• [WRITTEN REQUEST]:
Begin with the line that contains "hood = make_hood()" and end with the line that contains "if empty is", transcribing exactly each line in that stretch and no other.

• [DATA SUPPLIED]:
******

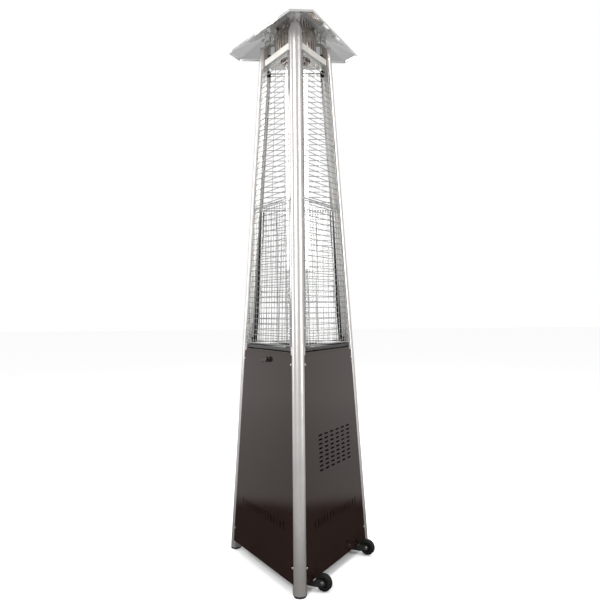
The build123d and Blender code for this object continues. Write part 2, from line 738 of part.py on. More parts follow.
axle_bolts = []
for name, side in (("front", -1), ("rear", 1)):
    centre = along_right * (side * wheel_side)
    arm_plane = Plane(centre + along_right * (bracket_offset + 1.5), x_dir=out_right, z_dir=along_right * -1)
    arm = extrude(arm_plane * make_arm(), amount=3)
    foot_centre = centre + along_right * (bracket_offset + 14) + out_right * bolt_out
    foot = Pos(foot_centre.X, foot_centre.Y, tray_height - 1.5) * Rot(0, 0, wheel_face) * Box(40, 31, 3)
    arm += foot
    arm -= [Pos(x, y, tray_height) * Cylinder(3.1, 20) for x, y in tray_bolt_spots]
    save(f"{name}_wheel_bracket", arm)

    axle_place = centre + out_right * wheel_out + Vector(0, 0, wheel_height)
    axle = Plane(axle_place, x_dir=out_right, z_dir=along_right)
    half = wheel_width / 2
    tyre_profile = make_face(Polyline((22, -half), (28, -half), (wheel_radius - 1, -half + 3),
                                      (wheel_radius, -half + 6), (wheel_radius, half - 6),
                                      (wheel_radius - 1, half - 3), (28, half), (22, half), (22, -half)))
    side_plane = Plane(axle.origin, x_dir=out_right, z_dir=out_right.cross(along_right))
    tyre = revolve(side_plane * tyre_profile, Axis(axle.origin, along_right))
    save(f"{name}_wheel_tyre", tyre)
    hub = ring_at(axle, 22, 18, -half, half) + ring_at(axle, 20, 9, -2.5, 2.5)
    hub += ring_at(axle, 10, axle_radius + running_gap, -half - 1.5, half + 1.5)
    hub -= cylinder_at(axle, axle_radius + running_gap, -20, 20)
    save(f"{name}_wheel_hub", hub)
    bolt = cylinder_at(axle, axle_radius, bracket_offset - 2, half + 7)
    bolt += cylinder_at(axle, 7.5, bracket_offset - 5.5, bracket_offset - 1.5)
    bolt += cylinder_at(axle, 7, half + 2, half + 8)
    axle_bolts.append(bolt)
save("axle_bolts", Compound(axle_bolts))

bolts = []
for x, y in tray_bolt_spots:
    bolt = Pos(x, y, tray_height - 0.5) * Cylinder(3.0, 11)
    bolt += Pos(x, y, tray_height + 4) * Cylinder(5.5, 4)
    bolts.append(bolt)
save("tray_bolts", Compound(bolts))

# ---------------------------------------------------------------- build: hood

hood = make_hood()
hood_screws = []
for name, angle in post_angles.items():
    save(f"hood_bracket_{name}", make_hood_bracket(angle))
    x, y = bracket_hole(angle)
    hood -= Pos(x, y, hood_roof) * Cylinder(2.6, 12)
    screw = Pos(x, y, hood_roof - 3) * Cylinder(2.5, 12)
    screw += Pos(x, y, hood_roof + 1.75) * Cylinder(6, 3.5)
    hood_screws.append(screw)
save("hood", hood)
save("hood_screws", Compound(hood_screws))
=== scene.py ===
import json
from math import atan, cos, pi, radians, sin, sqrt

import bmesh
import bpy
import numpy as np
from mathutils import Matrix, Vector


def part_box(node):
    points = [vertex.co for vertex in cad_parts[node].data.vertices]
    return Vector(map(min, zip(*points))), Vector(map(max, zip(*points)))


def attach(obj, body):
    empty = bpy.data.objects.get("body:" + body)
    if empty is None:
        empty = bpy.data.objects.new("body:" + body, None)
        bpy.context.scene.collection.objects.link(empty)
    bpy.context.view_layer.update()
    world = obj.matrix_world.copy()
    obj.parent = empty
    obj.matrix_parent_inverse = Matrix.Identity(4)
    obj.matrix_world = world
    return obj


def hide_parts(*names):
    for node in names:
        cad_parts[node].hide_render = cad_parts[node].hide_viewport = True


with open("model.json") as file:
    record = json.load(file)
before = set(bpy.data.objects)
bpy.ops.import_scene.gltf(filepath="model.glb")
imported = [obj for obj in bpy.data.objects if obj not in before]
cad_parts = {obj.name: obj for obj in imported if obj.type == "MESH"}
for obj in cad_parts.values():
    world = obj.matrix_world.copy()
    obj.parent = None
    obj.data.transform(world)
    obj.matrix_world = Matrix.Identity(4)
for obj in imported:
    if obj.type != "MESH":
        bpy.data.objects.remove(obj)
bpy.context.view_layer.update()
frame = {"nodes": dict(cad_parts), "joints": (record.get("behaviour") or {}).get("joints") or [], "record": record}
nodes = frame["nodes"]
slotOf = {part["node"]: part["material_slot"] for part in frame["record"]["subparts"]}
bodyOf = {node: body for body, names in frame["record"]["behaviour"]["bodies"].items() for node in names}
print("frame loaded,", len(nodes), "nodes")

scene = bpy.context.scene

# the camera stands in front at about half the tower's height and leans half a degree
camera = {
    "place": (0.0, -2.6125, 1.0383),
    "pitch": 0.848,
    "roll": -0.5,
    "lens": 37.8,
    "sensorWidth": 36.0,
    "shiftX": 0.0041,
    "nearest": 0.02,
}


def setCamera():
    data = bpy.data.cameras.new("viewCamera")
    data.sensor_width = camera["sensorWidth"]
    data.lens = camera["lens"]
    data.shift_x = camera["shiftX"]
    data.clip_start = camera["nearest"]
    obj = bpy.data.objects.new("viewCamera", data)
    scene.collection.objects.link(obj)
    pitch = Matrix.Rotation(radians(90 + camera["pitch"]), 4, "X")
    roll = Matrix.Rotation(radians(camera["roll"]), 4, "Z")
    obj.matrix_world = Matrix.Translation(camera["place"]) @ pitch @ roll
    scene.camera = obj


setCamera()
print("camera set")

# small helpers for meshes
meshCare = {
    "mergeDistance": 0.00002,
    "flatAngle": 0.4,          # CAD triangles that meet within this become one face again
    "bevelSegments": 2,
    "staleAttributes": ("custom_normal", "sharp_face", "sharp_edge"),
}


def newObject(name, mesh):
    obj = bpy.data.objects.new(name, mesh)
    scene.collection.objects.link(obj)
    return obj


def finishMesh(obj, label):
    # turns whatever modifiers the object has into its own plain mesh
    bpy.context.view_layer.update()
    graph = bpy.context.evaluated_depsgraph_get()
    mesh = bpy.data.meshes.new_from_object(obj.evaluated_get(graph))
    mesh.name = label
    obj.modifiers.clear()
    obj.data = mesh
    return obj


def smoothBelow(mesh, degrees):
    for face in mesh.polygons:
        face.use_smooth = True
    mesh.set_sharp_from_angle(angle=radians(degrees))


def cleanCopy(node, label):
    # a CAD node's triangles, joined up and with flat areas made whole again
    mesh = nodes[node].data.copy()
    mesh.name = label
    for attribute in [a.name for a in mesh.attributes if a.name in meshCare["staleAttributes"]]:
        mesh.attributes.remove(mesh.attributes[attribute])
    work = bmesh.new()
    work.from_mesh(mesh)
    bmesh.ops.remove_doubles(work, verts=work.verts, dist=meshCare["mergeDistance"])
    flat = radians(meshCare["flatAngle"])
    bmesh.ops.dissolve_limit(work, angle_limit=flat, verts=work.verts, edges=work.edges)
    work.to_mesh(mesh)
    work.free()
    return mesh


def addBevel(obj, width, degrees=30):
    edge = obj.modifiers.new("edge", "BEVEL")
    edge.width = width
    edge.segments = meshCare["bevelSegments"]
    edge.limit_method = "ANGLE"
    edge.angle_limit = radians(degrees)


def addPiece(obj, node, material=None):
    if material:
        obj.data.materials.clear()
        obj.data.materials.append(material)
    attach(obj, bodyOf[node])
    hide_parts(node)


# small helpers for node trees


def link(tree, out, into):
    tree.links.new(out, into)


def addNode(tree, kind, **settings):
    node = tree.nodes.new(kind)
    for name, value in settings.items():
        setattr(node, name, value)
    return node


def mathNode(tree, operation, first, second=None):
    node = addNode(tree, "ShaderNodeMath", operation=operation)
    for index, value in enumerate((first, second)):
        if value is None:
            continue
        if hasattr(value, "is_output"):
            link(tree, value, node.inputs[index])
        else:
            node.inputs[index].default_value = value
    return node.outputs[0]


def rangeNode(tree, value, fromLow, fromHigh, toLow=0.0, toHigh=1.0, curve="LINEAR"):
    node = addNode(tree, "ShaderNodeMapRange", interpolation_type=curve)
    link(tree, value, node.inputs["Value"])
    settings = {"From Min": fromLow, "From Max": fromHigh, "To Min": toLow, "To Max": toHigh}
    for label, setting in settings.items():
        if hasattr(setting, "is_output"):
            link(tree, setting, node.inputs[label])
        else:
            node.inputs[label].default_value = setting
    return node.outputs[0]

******

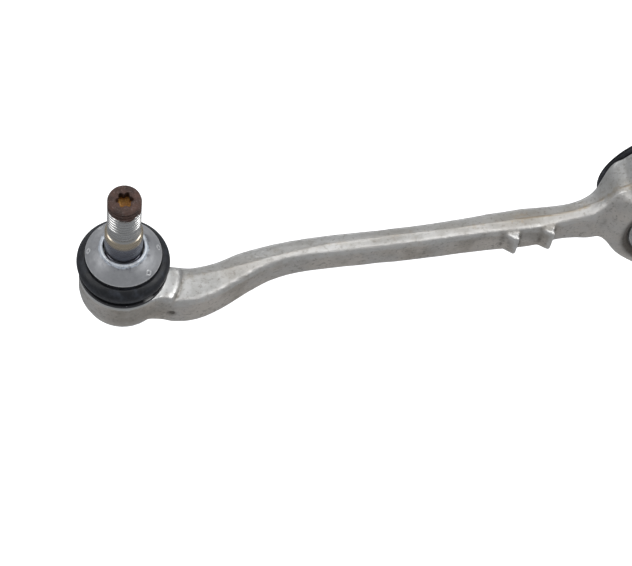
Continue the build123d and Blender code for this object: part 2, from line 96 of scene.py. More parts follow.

******

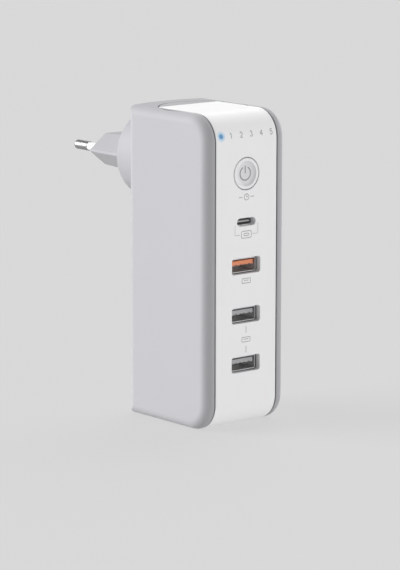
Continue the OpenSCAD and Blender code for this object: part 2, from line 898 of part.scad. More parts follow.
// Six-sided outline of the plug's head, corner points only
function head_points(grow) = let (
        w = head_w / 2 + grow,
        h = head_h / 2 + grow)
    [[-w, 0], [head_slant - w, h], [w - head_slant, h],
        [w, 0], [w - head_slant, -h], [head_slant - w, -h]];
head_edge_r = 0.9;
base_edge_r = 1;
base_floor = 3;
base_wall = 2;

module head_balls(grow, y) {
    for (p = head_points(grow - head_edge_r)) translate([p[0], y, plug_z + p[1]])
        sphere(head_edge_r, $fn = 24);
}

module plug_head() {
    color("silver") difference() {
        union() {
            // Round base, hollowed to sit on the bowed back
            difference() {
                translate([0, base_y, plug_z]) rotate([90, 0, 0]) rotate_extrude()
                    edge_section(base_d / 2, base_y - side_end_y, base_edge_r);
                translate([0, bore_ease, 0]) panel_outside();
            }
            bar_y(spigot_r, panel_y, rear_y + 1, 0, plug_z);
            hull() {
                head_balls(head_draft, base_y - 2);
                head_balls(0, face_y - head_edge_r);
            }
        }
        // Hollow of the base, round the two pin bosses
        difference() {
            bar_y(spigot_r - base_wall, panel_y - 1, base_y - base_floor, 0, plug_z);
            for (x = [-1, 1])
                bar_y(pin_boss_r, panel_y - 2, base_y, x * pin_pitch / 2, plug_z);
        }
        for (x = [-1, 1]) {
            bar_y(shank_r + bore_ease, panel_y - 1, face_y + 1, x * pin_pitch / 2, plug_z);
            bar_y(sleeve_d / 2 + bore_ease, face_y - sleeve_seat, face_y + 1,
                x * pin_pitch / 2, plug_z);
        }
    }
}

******

• [REPLY TO THE EXERCISE]:
hood = make_hood()
hood_screws = []
for name, angle in post_angles.items():
    save(f"hood_bracket_{name}", make_hood_bracket(angle))
    x, y = bracket_hole(angle)
    hood -= Pos(x, y, hood_roof) * Cylinder(2.6, 12)
    screw = Pos(x, y, hood_roof - 3) * Cylinder(2.5, 12)
    screw += Pos(x, y, hood_roof + 1.75) * Cylinder(6, 3.5)
    hood_screws.append(screw)
save("hood", hood)
save("hood_screws", Compound(hood_screws))
=== scene.py ===
import json
from math import atan, cos, pi, radians, sin, sqrt

import bmesh
import bpy
import numpy as np
from mathutils import Matrix, Vector


def part_box(node):
    points = [vertex.co for vertex in cad_parts[node].data.vertices]
    return Vector(map(min, zip(*points))), Vector(map(max, zip(*points)))


def attach(obj, body):
    empty = bpy.data.objects.get("body:" + body)
    if empty is None:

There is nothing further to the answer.